Featured paper: Vibrations of manipulated nanotubes.

[Paper: Strain Discontinuity, Avalanche, and Memory in Carbon Nanotube Serpentine Systems. Muessnich, Lucas C. P. A. M.; Chacham, Helio; Soares, Jaqueline S.; Neto, Newton M.; Shadmi, Nitzan; Joselevich, Ernesto; Cancado, Luiz Gustavo; Jorio, Ado. Nano Lett. 2015, 15 (9), pp 5899–5904. DOI: 10.1021/acs.nanolett.5b01982]

Vibrations of manipulated nanotubes.

Scientists from Brazilian institutions, in collaboration with researchers from Israel, “manipulated” carbon nanotubes of 1 nm diameter deposited on quartz surfaces and analyzed strain and displacements produced by this nanointervention. The team identified some behavior patterns in the nanotubes – quartz system and formulated a mathematical model applicable to systems formed by one- and two-dimensional materials over various substrates. The results of the study were recently published in Nano Letters.

To perform the experiments, the Brazilian investigators used samples idealized and produced in the Weizmann Institute of Science (Israel), in which the nanotubes are serpentine-shaped (composed of parallel segments connected together by U-shaped curves).These samples offered a desirable complexity, fostered by both the nanotubes format and the anisotropic character of quartz, which makes adhesion of nanotubes to the substrate not the same at all points.

In order to “manipulate” the system, the researchers used the tip of an atomic force microscope (AFM) built in the laboratory, which allows to change the position of nanometric particles and even of atoms, and to measure in situ the optical spectrum of nanostructures. In each sample, the tip touched a point of the quartz substrate and pushed toward the nanotube, and then proceeded to the optical analysis.

Before and after nanomanipulation, the scientists analyzed a number of points in the nanotube using the technique of Raman spectroscopy, which provides information about the frequency in which the atoms vibrate in the area being studied. More specifically, researchers focused on the frequency of the “G band”, which is used to infer the strain measurements of a considered point, since changes in the frequency of the “G band” are proportional to changes in strain.

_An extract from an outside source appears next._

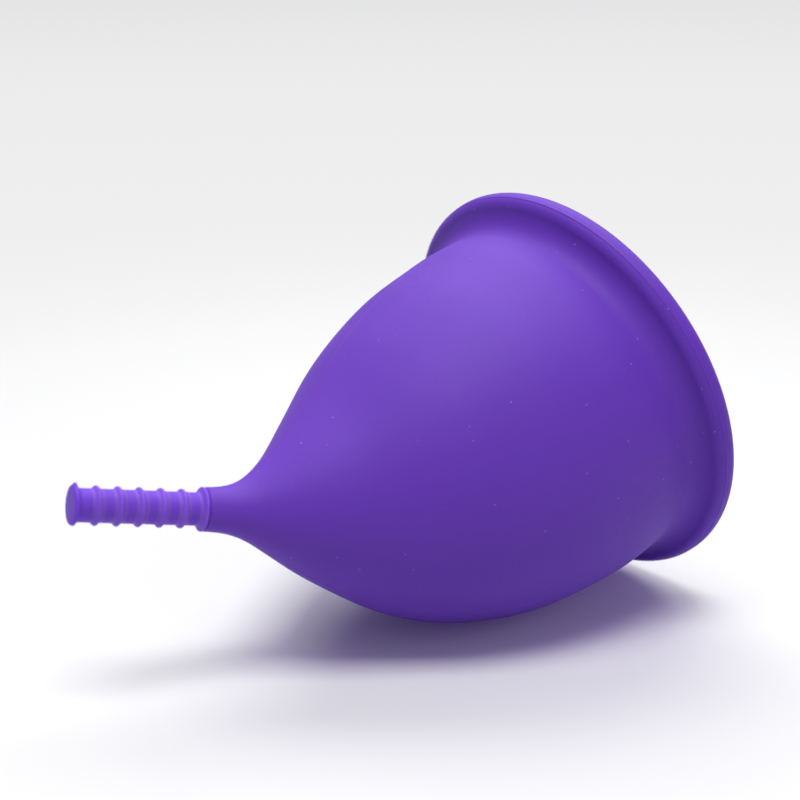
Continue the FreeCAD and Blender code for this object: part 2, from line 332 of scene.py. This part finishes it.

Thus, scientists were able to identify and analyze different behavior of the nanotubes after nanomanipulation; for example, the detachment of the substrate and the intense displacement of a full stretch of the nanotube that had received two manipulations at the same point.

In addition to performing the experimental work, the authors of the article in Nano Letters managed to condense the complexity of behaviors they observed in a mathematical model (an equation) capable of explaining them theoretically and predicting these phenomena in similar systems. “The paper proposes a relatively simple model to describe complex effects of nanostructures adhesion in support media,” says Ado Jório, professor in the Department of Physics of the Federal University of Minas Gerais (UFMG) signing the letter as corresponding author.

The research that led to the Nano Letters article was developed within the master’s, doctoral and postdoctoral work of three authors of the letter, in the context of the Brazilian Network for Research and Instrumentation in Optical Nano-Spectroscopy, a project funded by the National Council for Scientific and Technological Development (CNPq) and coordinated by Ado Jório. “This is the result of a broad scientific instrumentation project, which aims at reaching the level of manipulating nanostructures and measuring, accurately, the effect of this process at the nanoscale,” says Jório.

The figure shows one of the 34 serpentine-shaped nanotubes on crystalline quartz substrate studied by the authors of the article. To the left of the reader is the nanotube before manipulation. To the right, following the sequence, the same nanotube after the intervention, with the consequent evident strain. The central segment of the nanotube, where the nanomanipulation occurred, was colorized, the gray scale indicating the frequency of the G band in that place. Finally, farther to the right, the chart displays the frequency of G band measured by Raman spectroscopy in successive points of this nanotube (graphical representation of gray hues): the black circles refer to non-manipulated nanotube and the gray colored circles, to the manipulated ones.